O jornalista Rafael Vigna colabora com a colunista Marta Sfredo, titular deste espaço.
A guerra entre a Rússia e a Ucrânia expôs mais um paradoxo do Brasil. De um lado, o país é protagonista na produção agrícola, responsável, hoje, segundo a Organização das Nações Unidas para Alimentação e Agricultura (FAO, na sigla em inglês), pela segurança alimentar no mundo. Por outro, é totalmente dependente do mercado externo de fertilizantes, importando 85% do adubo usado nas lavouras nacionais de países como Marrocos, Rússia e Canadá.
Essa realidade é alvo de esforços do governo federal. Iniciados pela então ministra, Teresa Cristina e continuada pelo atual titular da pasta Marcos Montes, a chamada diplomacia dos fertilizantes busca diversificar fornecedores, que, apesar de necessário em curto prazo para não haver a quebra de insumos essenciais, não corrigem o problema em si, a dependência. Apenas a transfere para outros atores.
Por certo, nenhum país, com exceção de Rússia e China, é autossuficiente em fertilizantes. Na União Europeia, por exemplo, a demanda beira os 50%, nos Estados Unidos, 24%, de acordo com dados do Sindicato da Indústria Nacional de matérias-primas de Fertilizantes (Sinprifert). Por aqui, enquanto o país caminha a passo largos para ampliar a dependência a 90%, nível considerado mais do que crítico, o Peru é um grande fornecedor de fosfatados aos Estados Unidos, mas não para o Brasil. A Argentina, por sua vez, possui jazidas de Potássio que poderiam suprir a dependência interna desta matéria prima que já é de 97%.
Ou seja, de acordo com o diretor-executivo do Sinprifert, Bernardo Silva, o primeiro passo seria criar sinergia com países mais próximos geográfica e politicamente. Na esteira das necessidades em março, foi assinado o decreto federal para o Plano Nacional de Fertilizantes, com diretrizes para diminuir essa dependência na matriz NPK (Nitrogênio, Fósforo e Potássio), com investimentos internos que poderiam reduzir em até 50% essa dependência.
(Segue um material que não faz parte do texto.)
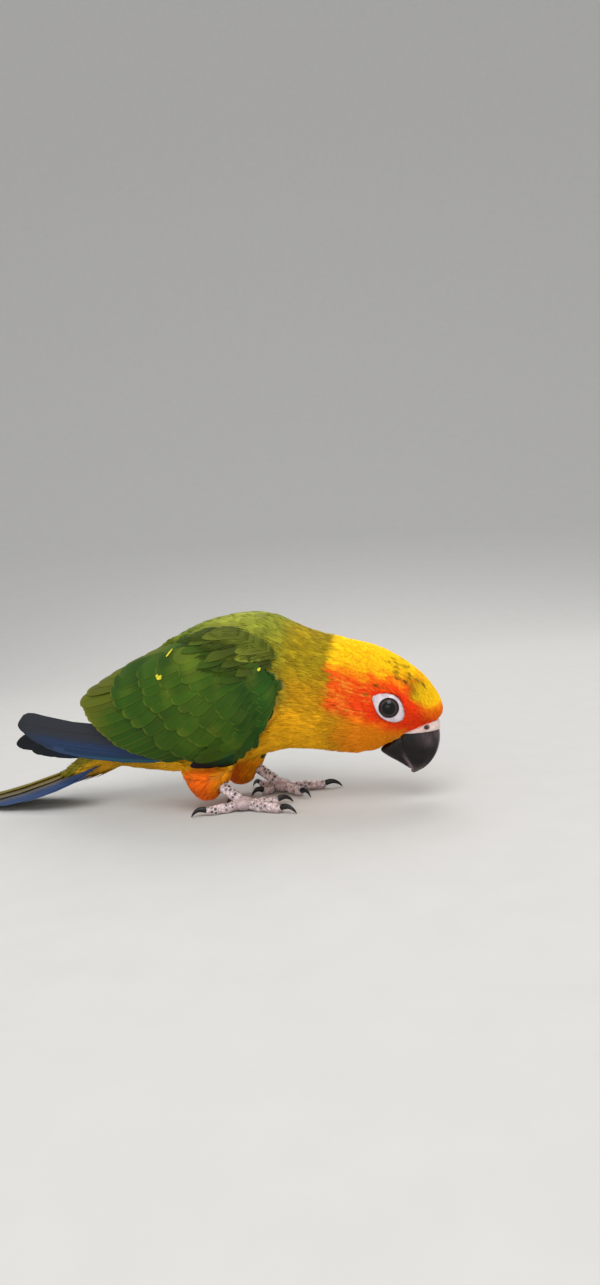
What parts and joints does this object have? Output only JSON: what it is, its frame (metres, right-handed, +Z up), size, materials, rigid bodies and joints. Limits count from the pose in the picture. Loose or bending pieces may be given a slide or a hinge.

A primeira reunião do conselho que fará a gestão e o monitoramento aconteceu em abril e a segunda ocorrerá em junho, quando toda a agenda será implementada. No Estado, um dos empreendimentos que aguarda a Licença de Instalação é o Projeto Fosfato Três Estradas, da Aguia Fertilizantes, em Lavras do Sul, que garante o um processo de extração de fosfato natural com zero utilização de água, energia e carbono, mas esbarra nas questões ambientais. Outro em São José do Norte e um no Paraná também se encontram hibernados por razões semelhantes.
Na prática, Silva sustenta que quanto mais próximo for o fornecimento de insumos para o agricultor local, maior será a renda e a produtividade, pois as soluções seriam customizadas. Há ainda a possibilidade de produtos de melhor qualidade que gerariam ganhos de produtividade e abririam espaço para competição no mercado que, potencialmente, poderia reduzir preços de insumos e, outra vez, trazer reflexos positivos para renda e produtividade.
Para se ter uma ideia, atualmente, mesmo com o real mais valorizado frente ao dólar, o preço dos insumos agrícolas disparou: uma tonelada de potássio, por exemplo, que antes da guerra custava US$ 300, hoje é vendida acima de US$ 1,1 mil. Mais um problema que vai cair no colo dos produtores, e consequentemente, dos consumidores mais adiante.